1930年12月中旬,武汉大学放了寒假,沈从文回到上海看望九妹沈岳萌,那年9月他通过陈西滢的关系,去武汉大学中文系任教。过了元旦,他去看望也频和丁玲,家里多了小孩子就显得热闹,但是话题转到各自的生活现状和未来的打算,便话不投机,这一年间他们变化都很大,愈行愈远,已经是两个不同圈子的人了。小孩子要吃奶粉,要请奶妈,从文感觉到他们日子的窘困,看到也频还穿着短衣在外边跑,就把一件新海虎绒袍子借给他穿。他比他们过得好些。
1931年1月17日,也频一早就出去了,说是下午要去东方旅社出席党的秘密会议,但是直到天黑也没回来。丁玲焦急起来,“屋外开始刮起风来了。房子里的电灯亮了,可是却沉寂得像死了人似的。

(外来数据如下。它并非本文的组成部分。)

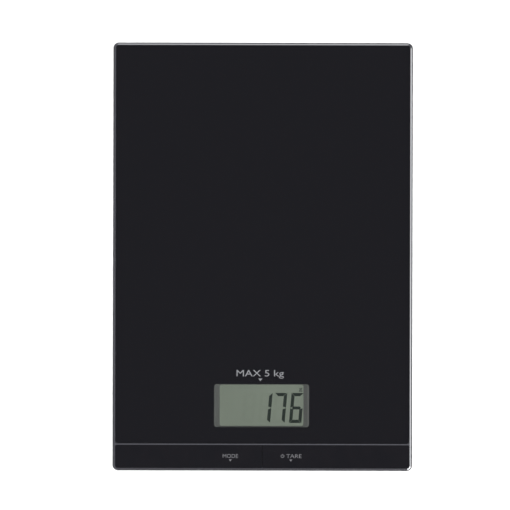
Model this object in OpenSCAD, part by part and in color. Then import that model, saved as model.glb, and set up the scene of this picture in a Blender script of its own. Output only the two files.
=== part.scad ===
// Slim electronic kitchen scale, in millimetres.
// +Z is up, +Y runs from the key strip to the back edge, and the origin lies on the table under the centre.

/* [Body] */
// Overall width, left to right
body_w = 161; // [160:1:164]
// Overall length, front to back
body_l = 230; // [228:1:236]
// Height of the glass above the table
body_h = 17; // [17:0.25:18]
// Radius of the body's upright corners
corner_r = 3; // [2.8:0.1:3.4]
// Height of the bright side band, from its lower edge to the rim
band_h = 6.85; // [6.5:0.05:7]
// How far the base tray stands in from the band
tray_inset = 3; // [3:0.1:3.4]
// Height of the tray's floor above the table
tray_lift = 2.4; // [2.2:0.1:2.5]

/* [Top] */
// Width of the bright rim round the black panels
rim_w = 1.45; // [1.3:0.05:1.6]
// Distance from the front edge to the middle of the dividing bar
strip_l = 14.3; // [14.2:0.1:14.6]
// Thickness of the dividing bar
bar_t = 0.6; // [0.5:0.05:0.8]
// Thickness of the toughened glass
glass_t = 3; // [2.8:0.1:3]

/* [Display] */
// Width of the clear window
window_w = 51; // [50:0.5:52]
// Length of the clear window
window_l = 23.2; // [22.5:0.1:24]
// Distance from the front edge to the middle of the window
window_from_front = 34.9; // [34.5:0.1:35.2]
// Visible width of the liquid crystal panel
view_w = 45; // [44:0.2:46]
// Visible length of the liquid crystal panel
view_l = 22.2; // [21.4:0.2:22.4]

/* [Keys] */
// Distance from the centre line to each key's switch
switch_x = 16.3; // [15:0.1:18]

/* [Feet] */
// Distance from the centre line to each foot
foot_x = 58; // [56:0.5:58]
// Distance from the middle of the body to each foot
foot_y = 94; // [90:0.5:94]
// Diameter of each foot
foot_d = 19; // [17:0.5:19]

/* [Battery] */
// Diameter of the coin cell
cell_d = 20; // [20:0.1:20]
// Thickness of the coin cell
cell_h = 3.2; // [3.1:0.1:3.2]
// Position of the coin cell along the body
cell_y = -25; // [-27:0.5:-20]

/* [Hidden] */
$fn = 64;
eps = 0.01; // overlap that joins or clears two faces

// Heights of the main layers
rim_z = body_h - 0.15;
band_z = rim_z - band_h;
tape_t = 0.2;
deck_t = 1.4;
deck_top = body_h - glass_t - tape_t;
deck_z = deck_top - deck_t;
floor_t = 1.8;
floor_top = tray_lift + floor_t;

// The band: its wall, its rounded edges and the rim's two bevels, a shallow one inside a steeper one
band_wall = 2.8;
band_inner_r = 4;
inner_bevel_w = 0.7;
inner_bevel_slope = 18;
outer_bevel_slope = 35;
rim_edge_r = 0.35;
low_edge_r = 1.2;

// The dividing bar and the two recesses on either side of it
bar_y = -body_l / 2 + strip_l;
bar_front = bar_y - bar_t / 2;
bar_back = bar_y + bar_t / 2;
recess_w = body_w - 2 * rim_w;
recess_front = -body_l / 2 + rim_w;
recess_back = body_l / 2 - rim_w;
recess_r = corner_r - rim_w;
bar_corner_r = 0.8;
glass_gap = 0.1;

// The display
window_y = -body_l / 2 + window_from_front;
lcd_w = 58;
lcd_l = 27.5;
lcd_t = 2.4;
lcd_top = deck_z - 0.2;
lcd_z = lcd_top - lcd_t;
lcd_frame_w = 62;
lcd_frame_l = 32;
fit_gap = 0.2; // play round pieces that drop into a pocket

// The circuit board
board_w = 76;
board_l = 50;
board_t = 1.2;
zebra_h = 2;
board_top = lcd_z - zebra_h;
board_z = board_top - board_t;
board_front = -body_l / 2 + 4.8;
board_back = board_front + board_l;
board_hole_x = 34.5;
board_hole_ys = [board_front + 11.2, board_back - 3.3];

// The keys, their hinges and switches
key_side_gap = 0.15;
key_front_gap = 0.3;
key_split = 0.2;
key_top = rim_z - 0.05;
key_t = 1.6;
key_skirt = 0.9;
key_skirt_h = 2.2;
key_front = recess_front + key_front_gap;
key_back = bar_front - key_side_gap;
hinge_y = bar_front - 1.4;
hinge_z = deck_top - 0.6;
hinge_pin_d = 1.6;
hinge_bore_d = 1.7;
ear_xs = [8, 66];
ear_half = 1;
ear_slot_half = 1.15;
hinge_block_half = 2.8;
switch_y = hinge_y - 5.4;
switch_body = 4.5;
switch_body_h = 3.5;
plunger_d = 2.4;
plunger_bore = 2.5;
plunger_travel = 0.3;
plunger_top = board_top + 5;
plunger_foot = board_top + 2.4;
nub_r = 1.2;
nub_gap = 0.05;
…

我的神经紧张极了,……我不知在什么时候冲出了房,在马路上狂奔”。她想到左联党团书记冯乃超,就跑去敲他家的门,但是没有人来开门。她站在马路上大声喊,但是房里听不见,灯也熄灭了。夜深了,丁玲“疯了似地又跑了起来,跑回了万宜坊。房子里仍没有也频的影子,孩子乖乖地睡着,他什么也不知道啊”!冯乃超后来回忆说:“我那时住在一家煤炭店的三楼,因为天气冷,门窗关得很严,她在楼下叫门叫了许久,也许是不能大声叫吧,我竟没有听见。第二天清晨,丁玲又来找我,我才知道发生了这个事件。”
1月18日是星期天。丁玲等不到天大亮又去找冯乃超。乃超带她去找冯雪峰,雪峰说:恐怕出问题了,柔石被捕了。丁玲脚步沉重地回到家里。沈从文带来一张便条,用铅笔写在一张黄色粗纸上,那是也频的字迹。消息证实了,他被捕了。他被捕的东方旅社地处公共租界,如果引渡给国民党当局,就会更加麻烦。下午,闻讯赶来的李达、王会悟夫妇把丁玲母子接到家里。李达已于1923年脱离中共,在上海法政学院做教授,但仍然同情中共的主张,并尽可能地帮助一些中共党员。
1月19日上午,江苏高等法院第二分院开庭审理。柔石的好友王育和在1962年5月写的《柔石烈士被捕、营救及牺牲经过》中说:“上午开庭,我自己因请假手续来不及做,就请林淡秋去旁听。中午他回来说,这件案子案情重大,同案被捕的有二十多人,胡也频、冯铿也在内,别的多不认识,对这案子关怀的人极少,旁听的人没几个,也都与此案无关,出庭的律师只张横海一人。开庭时,法官宣读了被告姓名和罪状后,龙华警备司令部派来的人就提出强迫要求,把全部案犯引渡到龙华去。当时张横海依法提出抗议,凡在租界内发生案件应由地方法院审讯处理,不得任意引渡。但孤掌难鸣,法官亦难主持公道,在警备司令的淫威之下,接受了无理的要求,被告23人在高喊反对无理引渡的口号中,一个个被迫送上囚车,开往龙华监狱中去。”龙华监狱是淞沪警备司令部的看守所,关押要犯的地方,有刑场。